Zamperini recalled the phone call she received from Peterson informing her of her sister’s death and telling her Kathleen had fallen down the stairs.
But not long after that, Zamperini began to question that story. Autopsy and crime scene photos, she said, “opened a Pandora’s box” filled with “doubt and anger.” The additional news of Ratliff’s death, and the coincidence of the staircase, made her even more suspicious of the initial story.
“All the evils of my sister’s death leaped into my eyes,” Zamperini said. “The horrors of my sister’s beating were home.”
Zamperini had harsh comments for Rudolf as well as the French documentary crew that had open access to Peterson and his meetings with lawyers from the early days and continued to follow the case through its many iterations. Their eight-part documentary, “The Staircase,” details the many iterations of the case.
Zamperini told Peterson that she was not impressed with his claims of innocence by entering the Alford plea.

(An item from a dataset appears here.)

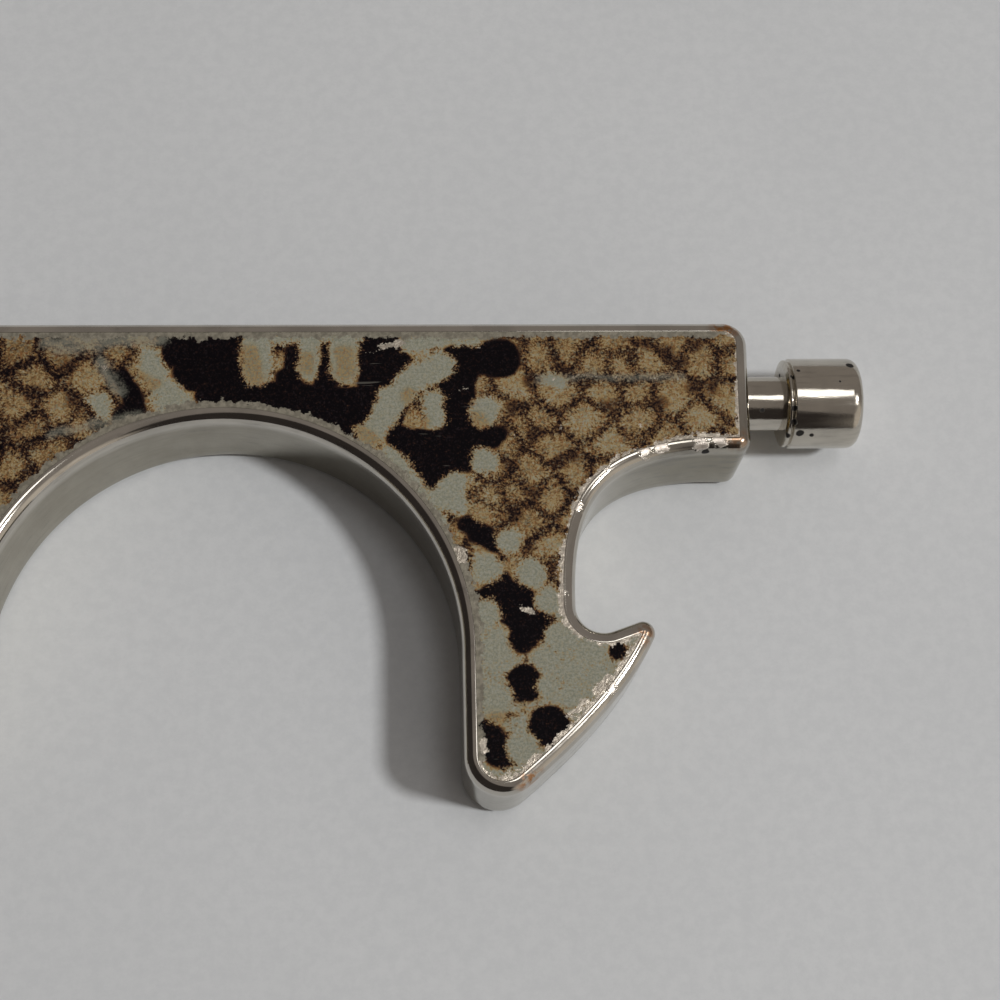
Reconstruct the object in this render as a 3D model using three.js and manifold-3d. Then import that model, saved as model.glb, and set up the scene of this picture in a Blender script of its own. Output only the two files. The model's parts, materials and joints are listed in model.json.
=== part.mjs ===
// Keychain bottle opener: a cast bar with an open finger arch, a hooked opener claw, a sprung
// plunger in the end of the bar, and a short chain with a split ring.
// Millimetres. +X runs along the bar towards the plunger, +Y away from the claw, +Z out of the
// printed face. The origin is on the back face, on the bar's centreline, over the arch's centre.

import * as THREE from "three";
import { mergeVertices } from "three/addons/utils/BufferGeometryUtils.js";
import Module from "manifold-3d";

// ---- driving dimensions: casting ----
const THICKNESS = 8;
const MID = THICKNESS / 2;
const BAR_HALF = 5.1;
const BAR_RIGHT = 38.5;
const END_LEAN = THREE.MathUtils.degToRad(1.6);
const BAR_LEFT = -25.4;
const ARCH_RADIUS = 17;
const ARCH_Y = -19.6;
const CORNER_TOP = 1.8;
const CORNER_BOTTOM = 1.0;
const CORNER_LEFT = 3.0;
const EDGE_BEVEL = 0.5;

// claw and leg, in the same plane as the arch
const LEG_END_Y = ARCH_Y - 7.6;
const LEG_END_RADIUS = 2.66;
const CLAW_BACK = new THREE.Vector2(28.3, ARCH_Y - 4);
const CLAW_TIP = new THREE.Vector2(29.72, ARCH_Y + 0.98);
const CLAW_TIP_RADIUS = 0.86;
const NOTCH_FLOOR = new THREE.Vector2(27, ARCH_Y + 3);
const NOTCH_RADIUS = 1.95;
const NOTCH_ROOF_X = 35.2;
const LEFT_LEG_Y = ARCH_Y - 5.9;

// printed film in its shallow pocket
const RIM_WIDTH = 0.92;
const POCKET_DEPTH = 0.4;
const FILM_GAP = 0.15;
const FILM_LIFT = 0.04;
const FILM_THICKNESS = 0.25;

// key lug
const LUG_X = -29.5;
const LUG_RADIUS = 3.8;
const LUG_THICKNESS = 3.2;
const LUG_HOLE_RADIUS = 2.0;

// ---- driving dimensions: plunger ----
const BORE_RADIUS = 3.0;
const BORE_END = 22.2;
const BUSH_LENGTH = 4.3;
const BUSH_RADIUS = 2.95;
const BUSH_HOLE_RADIUS = 2.15;
const ROD_RADIUS = 2.05;
const ROD_TAIL_RADIUS = 1.5;
const ROD_TAIL_END = 26.4;
const GROOVE_RADIUS = 1.2;
const CLIP_RADIUS = 2.75;
const CLIP_THICKNESS = 0.6;
const STEM_SHOWN = 3.0;
const HEAD_RADIUS = 3.4;
const HEAD_LENGTH = 5.75;
const HEAD_SOCKET = 3.8;
const SPRING_RADIUS = 2.1;
const SPRING_WIRE = 0.25;
const SPRING_TURNS = 7;

// ---- driving dimensions: chain and key ring ----
const WIRE = 0.75;
const LOOP_RADIUS = 3.25;
const LINK_STRAIGHT = 3.0;
const LINK_COUNT = 4;
const WIRE_GAP = 0.25;
const RING_RADIUS = 12.15;
const RING_WIDTH = 1.7;
const COIL_THICKNESS = 1.25;
const COIL_PITCH = 1.35;
const RING_TILT = THREE.MathUtils.degToRad(6.1);

const ROUND_SIDES = 24;
const WIRE_SIDES = 8;

// ---- materials ----
const finish = (color, roughness, metalness) =>
  new THREE.MeshStandardMaterial({ color, roughness, metalness });
const MATERIALS = {
  nickel: finish(0xb9b7b0, 0.25, 1),
  film: finish(0x7d7462, 0.5, 0),
  chrome: finish(0xc4c2bd, 0.15, 1),
  brass: finish(0xb08d4a, 0.35, 1),
  spring: finish(0x8c8d8f, 0.35, 1),
  steel: finish(0xa9aaac, 0.3, 1),
};

const wasm = await Module();
wasm.setup();

// A closed geometry with only shared positions.
function welded(geometry) {
  const bare = geometry.clone();
  bare.deleteAttribute("normal");
  bare.deleteAttribute("uv");
  return mergeVertices(bare, 1e-4);
}

function toSolid(geometry) {
  const mesh = welded(geometry);
  return new wasm.Manifold(new wasm.Mesh({
    numProp: 3,
    vertProperties: new Float32Array(mesh.attributes.position.array),
    triVerts: new Uint32Array(mesh.index.array),
  }));
}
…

“The words Alford plea, they’re meaningless. Alford, Schmalford, means nothing. It means guilty,” Zamperini said. “It means nothing. It means guilt. ...You are pleading to voluntary manslaughter. You will be treated as guilty for murdering my sister Kathleen, and you will be a convicted felon forever. This hearing today is as close to justice as anything that I think can be found.”
Zamperini closed with words for Peterson, telling him that not only could he now wear the scarlet letter “A” for adultery, but he could also bear “the black letter, ‘G,’ for guilty.”
“Not perfect justice,” Zamperini said before sitting down. “But justice.”
Caitlin Atwater, Kathleen Peterson’s daughter from a different marriage, attended the hearing, but entered and left the courtroom without making any comment.
Atwater, the mother of twins who won a $25 million judgment in a wrongful death suit against her former stepfather, initially supported Michael Peterson as a loving husband to her mom. Over time that advocacy waned and she became a witness for the prosecution.
A family that had celebrated holidays together left the Durham courthouse on Friday on different paths with the legal process behind them and an uncertain future ahead.